The out-performance of small cap over large cap is a global theme. We have previously noted it in Japan. Year-to-date the Nikkei is up almost 37%, while the JASDAQ has gained nearly 69%. In the UK, the FTSE 100 has risen about 14% year-to-date, while the FTSE Small Cap Index has risen twice as much. In Germany, the DAX has risen 18% this year and the Classic All Share Index is up almost 35%. In the US, the out performance is not as stark. The S&P 500 is up 24% thus far this year, while the Russell 2000 is up about 30.5%.

Second, as nearly universally expected, the Reserve Bank of Australia kept rates on hold. Its statement was similar to last month's and no direct hint of another rate cut. It did seem to upgrade its concern about the strength of the Australian dollar, but, on balance, is not prepared to cut rates on this ground alone. Some of the interest rate sensitive sectors, like building approvals, appear to be recovering and the service sector PMI, reported earlier today rose to a 7-month high, though still below the 50-boom/bust level at 47.9.

The Aussie initially declined about half a cent to almost $0.9460 in a knee-jerk fashion on the complaints about the Aussie's strength, but the combination of the service PMI improvement, in both Australia and China, proved too much for the bears. The Aussie has been squeezed higher, through Tuesday's highs to almost $0.9540. The $0.9550 area corresponds to a retracement objective of the nearly 4-cent down draft since the key reversal on Oct 23 and the 20-day moving average.

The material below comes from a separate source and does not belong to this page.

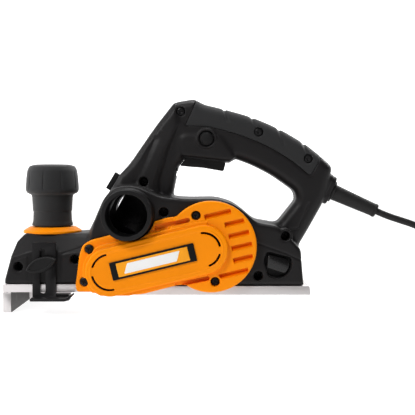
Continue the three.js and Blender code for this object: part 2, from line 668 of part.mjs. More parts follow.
add('rebate_stop', rebateStop(), 'darkSteel');
add('rebate_wing_bolt', wingBolt(6.6), 'shellDark', groupAt(STOP.x, STOP.yOut - GAP, STOP.z));
const guideKnob = groupAt(GUIDE_BOLT.x, 46.6 + GAP, GUIDE_BOLT.z);
guideKnob.rotation.z = Math.PI;
add('guide_wing_bolt', wingBolt(12), 'shellDark', guideKnob);

// ---------------------------------------------------------------- controls, storage, lead

function trigger() {
  const lever = plate([
    [-27, 122, 1.5], [-17, 121, 1], [-3.5, 120, 3], [15.6, 116.6, 1.5], [17.6, 124, 1], [16, 129, 2], [4, 131.5], [2, 134.6],
    [-14, 134.6], [-16, 132.4], [-20, 131.6, 1],
  ], -8.3, 8.3);
  return join(lever, rod(TRIGGER_PIVOT.x, TRIGGER_PIVOT.z, 1.8, -11, 11, 12));
}

add('trigger', trigger(), 'shellDark');
add('switch_body', box(-25.6, 15.6, -9.2, 9.2, 139.4, 160.6), 'shellDark');
add('lock_button', join(rod(0, 0, LOCK.r, -GRIP - 3, -13, 20), rod(0, 0, LOCK.r - 1.2, -GRIP - 4, -14, 20)),
  'shellDark', groupAt(LOCK.x, 0, LOCK.z));
add('spanner_holder', plate([[-10, -3], [-9, 9.5, 2], [11, 4.5, 3], [10.5, -4, 3], [7, -8.6, 2], [-9, -3.5, 1]], -8.6, 0),
  'shell', groupAt(STORE.x, -32.4, STORE.z));

const glandGroup = groupAt(GLAND.x, 0, GLAND.z);
glandGroup.rotation.y = -GLAND.slope;
add('strain_relief', new THREE.LatheGeometry([[0, -6], [8.5, -6], [8.5, 0.4], [10.4, 0.4], [10.4, 2.4], [7.8, 3],
  [6.3, GLAND.length], [0, GLAND.length]].map(([r, x]) => new THREE.Vector2(r, x)), 20)
  .rotateZ(-Math.PI / 2), 'rubber', glandGroup);

// ---------------------------------------------------------------- the lead

const cordRoute = [
  [166.8, 0, 77.3], [178, 0, 72.6], [191, 0, 68.2], [205, 0, 63.4], [217, 0.6, 57.2], [227, 2, 48], [235, 4.4, 36.5],
  [242, 7.4, 24], [250, 10.6, 12], [260, 13.6, 1.8], [272, 16.2, -6.2], [285, 18, -11.4], [296, 18.7, -13.5],
  [302, 18.75, FLOOR_Z + CORD_R],
].map(([x, y, z]) => new THREE.Vector3(x, y, z));

add('power_cord', tube(cordRoute, CORD_R, 8, 20), 'rubber');
add('cord_coil', new THREE.LatheGeometry([
  [COIL.rIn, 2], [COIL.rIn + 2, 0], [COIL.rOut - 2, 0], [COIL.rOut, 2], [COIL.rOut, COIL.high - 2],
  [COIL.rOut - 2, COIL.high], [COIL.rIn + 2, COIL.high], [COIL.rIn, COIL.high - 2], [COIL.rIn, 2],
].map(([r, z]) => new THREE.Vector2(r, z)), 36).rotateX(Math.PI / 2), 'rubber', groupAt(COIL.x, COIL.y, FLOOR_Z));

/** A two-pin plug along x, cord end at x = 0, resting on z = 0. */
function mainsPlug() {
  const axis = 10.5;
  const rodX = (r, xLow, xHigh, y, segments) => new THREE.CylinderGeometry(r, r, xHigh - xLow, segments)
    .rotateZ(Math.PI / 2).translate((xLow + xHigh) / 2, y, axis);
  const outline = new THREE.Shape();
  outline.moveTo(20, -5);
  outline.quadraticCurveTo(26, -17, 40, -17);
  outline.lineTo(54, -17);
  outline.lineTo(54, 17);
  outline.lineTo(40, 17);
  outline.quadraticCurveTo(26, 17, 20, 5);
  outline.closePath();
  const body = new THREE.ExtrudeGeometry(outline, { depth: 2 * axis, bevelEnabled: false, curveSegments: 4 });
  return join(body, rodX(5, 0, 24, 0, 16), rodX(2.4, 53, 73, -9.5, 12), rodX(2.4, 53, 73, 9.5, 12));
}

const plugGroup = groupAt(COIL.x + 14, COIL.y - 30, FLOOR_Z + COIL.high + GAP);
plugGroup.rotation.z = Math.PI;
add('mains_plug', mainsPlug(), 'rubber', plugGroup);

export default planer;
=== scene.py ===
import json
import math

import bmesh
import bpy
import numpy as np
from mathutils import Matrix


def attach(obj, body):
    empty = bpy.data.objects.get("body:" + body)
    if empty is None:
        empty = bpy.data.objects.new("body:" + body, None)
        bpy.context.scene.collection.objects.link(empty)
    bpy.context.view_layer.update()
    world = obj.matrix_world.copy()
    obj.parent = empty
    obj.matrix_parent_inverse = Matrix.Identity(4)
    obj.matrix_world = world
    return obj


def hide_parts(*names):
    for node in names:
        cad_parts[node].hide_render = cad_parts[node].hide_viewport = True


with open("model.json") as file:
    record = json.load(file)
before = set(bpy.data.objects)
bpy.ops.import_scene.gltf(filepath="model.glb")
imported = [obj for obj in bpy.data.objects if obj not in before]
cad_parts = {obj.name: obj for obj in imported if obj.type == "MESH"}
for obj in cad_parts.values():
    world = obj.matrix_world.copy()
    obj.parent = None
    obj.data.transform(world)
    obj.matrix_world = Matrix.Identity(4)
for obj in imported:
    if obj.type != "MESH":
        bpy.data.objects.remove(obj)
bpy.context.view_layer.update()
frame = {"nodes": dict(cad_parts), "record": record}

import openvdb
from mathutils import Matrix, Vector

# Electric hand planer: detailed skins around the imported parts.
# Shapes are written in "design" millimetres (rear sole at z = 0) and moved to the row frame by ORIGIN.

ORIGIN = np.array([12.2, 6.3, 17.0])
MM = 0.001

# ---------------------------------------------------------------- driving sizes, design millimetres

SIDE = 42.0
GRIP = 19.0
COLUMN = 27.0
DRUM = (-90.4, 23.4)
MOTOR = (-3.7, 44.3)
BELT_TILT = math.atan2(MOTOR[1] - DRUM[1], MOTOR[0] - DRUM[0])
OUTLET = (-74.0, 76.5)
OUTLET_BORE = 19.5
KNOB_X = -153.2
COVER_INNER = -42.3
RIM_FACE = -48.0
DISC_FACE = -53.0
CASE_FACE = -59.0
DISC = (3.3, 46.5, 42.7)
CASE_R = 22.6
STORE = (66.2, 28.9)
GLAND = (121.6, 97.3)
GLAND_SLOPE = math.radians(-23.9)
GLAND_LENGTH = 49.0
STOP = (-155.2, 29.5)
LEVER = (-89.5, 104.5)
LEVER_TILT = math.radians(31)
LOCK = (-0.9, 148.1, 6.4)
CORD_R = 3.25
SCREW_SEAT_R = 4.5
SCREW_HOLE_R = 2.3
FLOOR = -17.0
COIL = (327.6, -25.5)

# x, z, y of the outer face, depth of the head below it
HOUSING_SCREWS = [
    (-25.9, 174.3, -GRIP, 1.7), (49.4, 154.6, -GRIP, 1.7), (97.4, 128.8, -GRIP, 1.7), (-61.2, 106.7, -26, 10),
    (-41.3, 78.3, -SIDE, 15), (73.7, 55.5, -SIDE, 15), (48, 18.1, -SIDE, 15), (-178.7, 26.9, -SIDE, 15),
    (-125.3, 33.8, -SIDE, 15),
]
COVER_SCREWS = [
    (-110.5, 44, RIM_FACE), (-115.3, 13.4, RIM_FACE), (-10.7, 75.8, DISC_FACE), (7.1, 14, DISC_FACE),
]

HANDLE_OUTLINE = [
    (-114, 60), (-96, 94, 6), (-84, 114, 8), (-75.5, 124, 6), (-50.5, 159, 12), (-31, 183.5, 3),
    (-13, 186.6, 3), (-3.6, 181.4, 4), (15, 177, 8), (42.5, 169.4, 12), (69.3, 158.1, 12), (95, 143.1, 8),
    (109, 132, 5), (121.5, 121, 5), (113.5, 88, 8), (96, 56.6, 10), (86, 40), (-110, 40),
]
HAND_OPENING = [
    (-36, 84, 3), (-28.5, 121, 2), (-21, 131.2, 2), (18.6, 125.4), (21.5, 125.4), (27, 129, 3),
    (42.5, 123.4, 8), (61.4, 113.8, 8), (74, 105.2, 6), (84.5, 97.5, 5), (86.5, 89, 5), (68.3, 66, 5),
    (44.4, 64, 5),
]
BODY_OUTLINE = [
    (-191.8, 10.5), (-191.8, 14.3), (-182, 49.5, 1.5), (-175, 57.3, 1.5), (-124, 57.3, 4),
    (-110.5, 65, 3), (-96, 93, 6), (-88, 101, 6), (-62, 101, 8), (-44, 93, 6), (-21.4, 90.5, 8),
    (8.3, 91, 8), (23.7, 86.4, 6), (34.2, 79.2, 6), (46.5, 68.3, 5), (66, 65, 5), (82.3, 49.5, 4),
    (88.3, 43, 5), (89, 32), (91, 9),
]
COLUMN_OUTLINE = [
    (-113, 60), (-96, 94), (-84, 114), (-74, 124), (-50.5, 159, 8), (-32, 182.5, 2), (-27.5, 178),
    (-24, 162.7, 4), (-35.2, 133.4, 6), (-44.4, 103.7, 6), (-40, 60),
]
CHIP_ROOM = [(-110, 28), (-107, 60, 6), (-93, 90, 4), (-80, 98, 4), (-56.5, 92, 4), (-56.5, 60, 4), (-68, 30)]
COLUMN_SEAM = [(-29, 184), (-24, 162.7), (-35.2, 133.4), (-44.4, 103.7), (-50, 70)]
COLUMN_VALLEY = [(-50.6, 147.5), (-60, 125), (-68.3, 107.8)]
GRIP_SEAM = [
    (-21.4, 160.5), (-4, 160.5, 8), (13.2, 157.3, 8), (34.2, 151, 8), (59.4, 140.6, 8), (80.4, 128, 8),
    (99.5, 112.5, 3), (114, 137), (60, 190), (-8, 190),
]
COVER_RIM = [
    (-124, 9, 2), (-122.4, 3.8, 2.5), (-104.5, 3.8, 2), (-99.7, 0.9, 2), (-62, 1.2, 5), (-30, 9.5, 4),
    (0, 12, 4), (0, 78, 6), (-37.6, 73.5, 3), (-51.6, 69.2), (-92.8, 56.8, 3), (-109.8, 52.3, 4),
    (-117, 47.5, 3), (-120, 38.5, 3),
]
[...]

Although it is not reflected in indicative market prices, we continue to see scope for another rate hike by the RBA next year. Today's statement seems to preclude a December cut, but few expected such a move in any event. We look for a cut in the middle of Q1 2014 on ideas between the strength of the Aussie and inflation with the RBA's target, the economy can use more assistance to make the transition away from the natural resource sector.

The third development was in the UK, where the CIPS service sector PMI rose to 62.5 from 60.3. The Bloomberg consensus had forecast as small decline (to 60). This is a new multi-year high and the new business component was especially strong and appears to be a new record high for this time series, which is a little less than 20-years old.

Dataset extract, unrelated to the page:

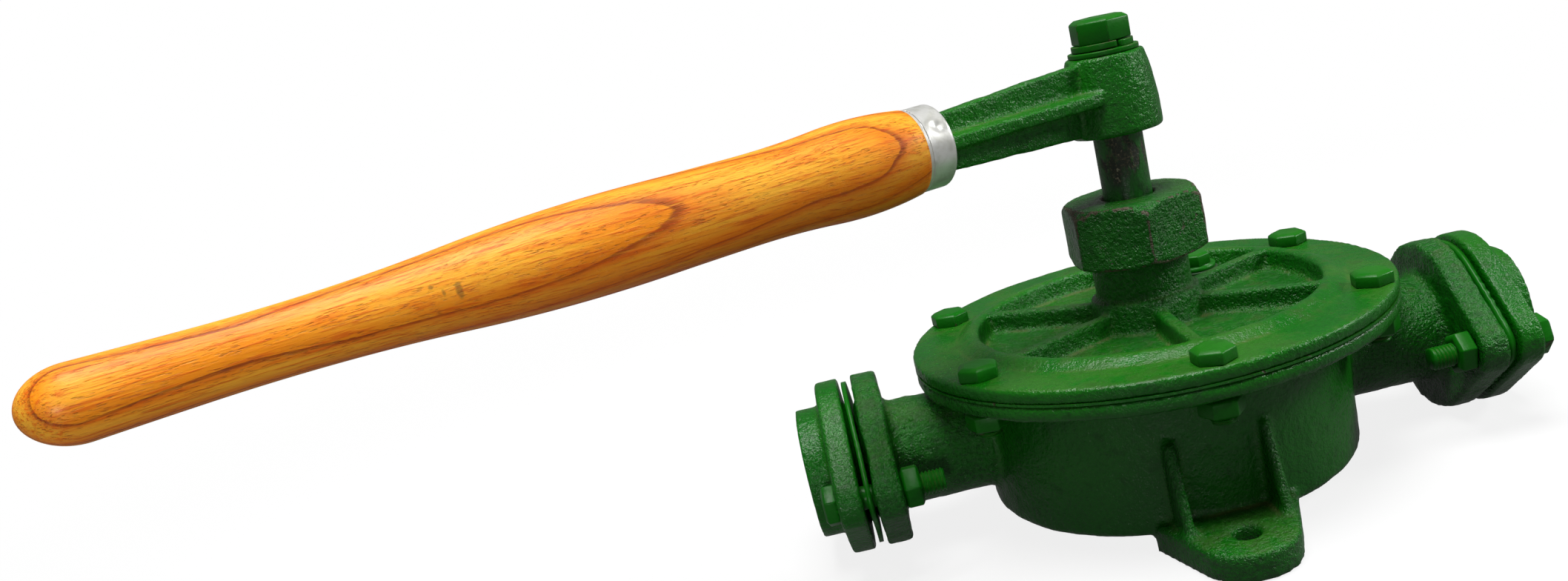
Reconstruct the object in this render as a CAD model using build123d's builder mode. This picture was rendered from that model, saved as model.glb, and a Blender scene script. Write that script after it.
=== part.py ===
from build123d import *
import os
from math import cos, radians, sin

os.makedirs("parts", exist_ok=True)

# A semi-rotary hand pump lying on its back. The origin is on the shaft's axis, at the soles
# of its two feet. +Z runs up the shaft, the ports lie along X, the feet along Y.

# Clearances
running_fit = 0.05  # radial, shaft in its bearings
thread_fit = 0.1  # radial, between screwed pieces
seat_fit = 0.1  # radial, between pieces that are pushed together
bolt_play = 0.5  # radial, bolts in their holes
end_play = 0.5  # axial, below the cover's spigot
handle_end_play = 0.3  # between the end of the arm and the wood
overlap = 1.0  # how far a rib or web runs into the wall that carries it

# Cast body
drum_radius = 66.0
drum_wall = 4.0  # round the recess for the cover's spigot
drum_depth = 53.9  # from the drum's back to the joint with the cover
drum_back_fillet = 2.5
sole_step = 4.4  # the soles stand this far behind the drum's back
bolt_offset = 11.1  # cover bolts outside the drum's wall
flange_edge = 7.9  # joint flange outside the bolt circle
body_flange_thickness = 5.4
register_depth = 4.0  # spigot of the cover inside the drum

# Shaft and stuffing box, from the inside out
shaft_radius = 8.5
shaft_bottom = 12.0
packing_width = 4.5
packing_height = 12.0
box_depth = 20.0
collar_wall = 4.0
collar_length = 24.0
hub_shoulder = 2.2
hub_height = 5.5  # above the cover's flange

# Gland nut
gland_across_flats = 44.3
gland_gap = 13.0  # from the hub to the nut
gland_height = 21.5
gland_roof = 4.5
gland_hole_play = 0.5
gland_chamfer = 3.0
gland_base_chamfer = 1.5

# Cover
gasket_thickness = 0.8
cover_thickness = 4.7
rim_height = 2.65  # raised band round the pockets, above the flange
pocket_wall = 1.3  # pockets inside the spigot's outside
rim_top_width = 3.5
rim_slope_width = 4.5
pocket_depth = 7.6
rib_count = 6
rib_thickness = 5.0
rib_drop = 0.3  # tops of the ribs below the rim
draft = 1.0  # how far the pocket walls lean
pocket_fillet = 1.5

# Cover bolts
cover_bolt_count = 6
cover_bolt_start = 30.0
bolt_radius = 4.0
bolt_across_flats = 13.0
bolt_head_height = 5.3
nut_height = 6.5
cover_bolt_tail = 2.5  # thread beyond the nut

# Ports
port_height = 31.6
neck_radius = 18.8
neck_fillet = 3.0  # where the neck meets its flange
port_bore = 12.1  # threaded bore of the counter flanges
neck_bore = 12.6
port_bore_depth = 66.0
neck_length = 33.2  # from the drum's wall to the back of the neck's flange
port_flange_thickness = 9.2
port_flange_reach = 31.0  # half height
port_flange_fillet = 1.2
port_ear_radius = 9.5
port_bolt_offset = 35.5
raised_face_radius = 21.0
raised_face = 1.3
port_gasket_thickness = 1.8
port_gasket_inset = 1.4
counter_thickness = 8.4
boss_radius = 23.0
boss_length = 8.5
port_bolt_tail = 8.0

# Feet
foot_hole_offset = 16.4  # outside the drum's wall
foot_hole_radius = 4.5
foot_tip_radius = 16.5
foot_thickness = 9.4
foot_root_width = 48.0
foot_root_depth = 4.0  # root of the foot inside the drum's wall
gusset_offset = 15.8
gusset_thickness = 3.6
gusset_height = 27.0
gusset_reach = 12.5
gusset_toe = 1.0  # height of the web at its outer end
gusset_top_reach = 1.0

# Lever
lever_angle = 208.0
lever_rise = 62.0  # underside of the boss above the cover's flange
lever_boss_height = 26.5
boss_bottom_radius = 16.0
boss_top_radius = 13.2
boss_mid_radius = 15.5
boss_edge_fillet = 1.0
seat_step = 0.5  # turned seat of the lever, smaller than the shaft
seat_drop = 1.5  # end of the shaft below the top of the boss
key_side = 4.0
key_length = 18.0
arm_inset = 1.25  # upright web short of the boss's top and bottom
arm_height_end = 17.5
arm_web = 5.0
arm_flange_boss = 21.0
arm_flange_end = 16.0
arm_flange_thickness = 4.5
arm_fillet = 1.6
arm_end = 78.0
tang_radius = 4.5
tang_length = 72.0

# Lever bolt and washers
lever_bolt_radius = 6.0
lever_bolt_across_flats = 18.0
lever_bolt_turn = 2.5
lever_bolt_head = 8.0
lever_bolt_length = 26.0
washer_radius = 12.0
washer_thickness = 1.6
spring_washer_radius = 10.5
spring_washer_thickness = 2.4

# Handle
ferrule_overlap = 4.0  # the ferrule's lip in front of the arm's end
ferrule_length = 10.0
ferrule_radius = 13.0
ferrule_wall = 1.2
ferrule_lip = 2.4
tang_play = 0.1
handle_length = 236.0
handle_start_slope = 0.15
# distance from the end of the ferrule and radius, along the thick half of the handle
handle_front = [(0.0, 13.4), (30.0, 14.2), (56.0, 13.0), (84.0, 13.35)]
# distance from the tip and radius, along the thin half up to its round end
handle_rear = [(96.0, 11.2), (36.0, 8.85), (12.0, 9.4)]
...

Sterling rallied as data reinforces the sense that the Canadian BOE Governor under-estimated the strength of the recovery of the British economy. The forward guidance delivered in July and August lacks credibility in the market. The short-sterling futures market shows investors expect a rate hike toward the end of next year-- more than a year before Carney had signaled--and before the US as well. Currently, the UK yield curve has not steepened as much as the yields across the curve have risen.

This has helped sterling recover the slide from the end of last week. Sterling has moved within striking distance of the $1.6067-75 area, which corresponds to a 50% retracement of the losses seen off of recent high on October 25 and the 20-day moving average. Sterling 's strength has weighed on the euro and the cross is trading at one month lows.

The euro has also been weighed down by poor Spanish data, which showed unemployment jumping by 87k in October (second consecutive monthly increase and lends credence to ideas that the past improvement was largely seasonal in nature). Separately, S&P warned that house prices will fall 5% next year and another 1% in 2015, after an 8% slide this year. Spanish (and to a lesser extent, Italian) bonds were under-performing yesterday. The premium over Germany is widening not just as of yesterday, but over the past week or so.

As real money and hedge funds moved into Europe over the past few months, the euro seemed to track the German-Spanish interest rate differential. The widening of the spread should be monitored as it may be indicative of new phase.